## TASK TO COMPLETE
Which lines below hold the word "with"? Copy all of them.

________________________________________

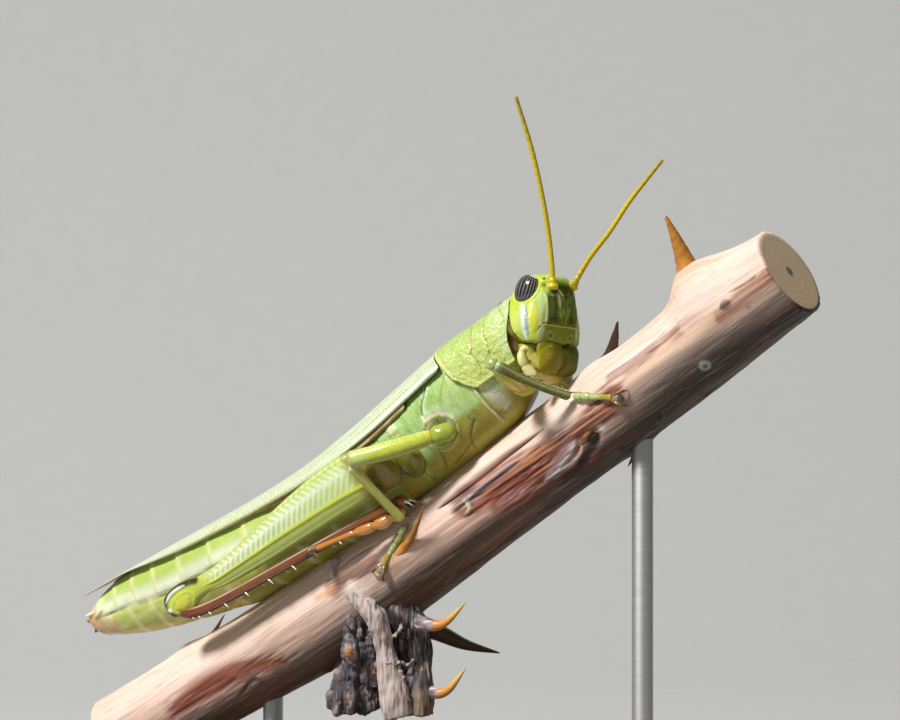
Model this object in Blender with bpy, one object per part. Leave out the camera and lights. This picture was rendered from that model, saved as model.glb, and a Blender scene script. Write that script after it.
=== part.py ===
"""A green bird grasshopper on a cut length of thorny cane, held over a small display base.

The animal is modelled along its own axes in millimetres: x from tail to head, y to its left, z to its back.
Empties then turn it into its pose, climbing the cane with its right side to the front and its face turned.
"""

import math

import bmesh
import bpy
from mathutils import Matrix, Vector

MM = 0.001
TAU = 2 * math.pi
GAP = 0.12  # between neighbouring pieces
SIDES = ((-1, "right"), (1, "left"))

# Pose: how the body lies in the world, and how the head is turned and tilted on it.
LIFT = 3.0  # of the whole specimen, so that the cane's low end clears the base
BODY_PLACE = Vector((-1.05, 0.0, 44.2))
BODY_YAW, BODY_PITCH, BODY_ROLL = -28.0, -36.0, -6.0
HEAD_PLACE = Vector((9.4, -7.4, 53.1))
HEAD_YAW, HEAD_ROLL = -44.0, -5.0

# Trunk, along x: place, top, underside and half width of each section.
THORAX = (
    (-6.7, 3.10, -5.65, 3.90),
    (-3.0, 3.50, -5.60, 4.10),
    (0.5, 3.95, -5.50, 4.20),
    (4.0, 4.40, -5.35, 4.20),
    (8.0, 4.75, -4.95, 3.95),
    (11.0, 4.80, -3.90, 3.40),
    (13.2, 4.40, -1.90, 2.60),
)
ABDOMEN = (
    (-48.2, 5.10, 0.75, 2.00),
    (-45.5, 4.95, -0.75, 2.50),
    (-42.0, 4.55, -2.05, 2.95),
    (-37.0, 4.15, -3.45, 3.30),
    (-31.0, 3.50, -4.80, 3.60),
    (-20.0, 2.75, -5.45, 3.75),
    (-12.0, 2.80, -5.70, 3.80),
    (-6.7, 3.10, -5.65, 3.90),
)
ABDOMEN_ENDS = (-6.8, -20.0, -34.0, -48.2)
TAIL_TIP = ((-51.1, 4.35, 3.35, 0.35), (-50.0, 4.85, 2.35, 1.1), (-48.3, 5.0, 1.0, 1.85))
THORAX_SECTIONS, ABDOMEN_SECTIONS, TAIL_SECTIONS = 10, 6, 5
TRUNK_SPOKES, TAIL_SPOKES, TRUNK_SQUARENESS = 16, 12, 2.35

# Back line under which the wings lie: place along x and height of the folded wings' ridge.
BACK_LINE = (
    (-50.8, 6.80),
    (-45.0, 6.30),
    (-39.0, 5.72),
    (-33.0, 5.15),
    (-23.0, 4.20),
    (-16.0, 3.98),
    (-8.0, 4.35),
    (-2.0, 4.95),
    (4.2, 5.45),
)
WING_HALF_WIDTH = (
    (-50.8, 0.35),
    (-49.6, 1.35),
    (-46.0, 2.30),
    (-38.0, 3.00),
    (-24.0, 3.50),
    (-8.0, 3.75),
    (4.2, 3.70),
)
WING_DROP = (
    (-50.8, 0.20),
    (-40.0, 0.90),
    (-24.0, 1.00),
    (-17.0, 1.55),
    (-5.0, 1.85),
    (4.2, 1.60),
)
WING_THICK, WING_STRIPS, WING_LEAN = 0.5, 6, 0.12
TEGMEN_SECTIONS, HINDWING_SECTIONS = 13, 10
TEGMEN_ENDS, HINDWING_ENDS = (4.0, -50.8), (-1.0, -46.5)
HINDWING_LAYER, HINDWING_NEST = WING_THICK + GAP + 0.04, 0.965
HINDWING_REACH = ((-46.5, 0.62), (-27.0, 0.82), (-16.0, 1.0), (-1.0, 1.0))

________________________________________

## RESPONSE TO THIS EXERCISE
Model this object in Blender with bpy, one object per part. Leave out the camera and lights. This picture was rendered from that model, saved as model.glb, and a Blender scene script. Write that script after it.
Empties then turn it into its pose, climbing the cane with its right side to the front and its face turned.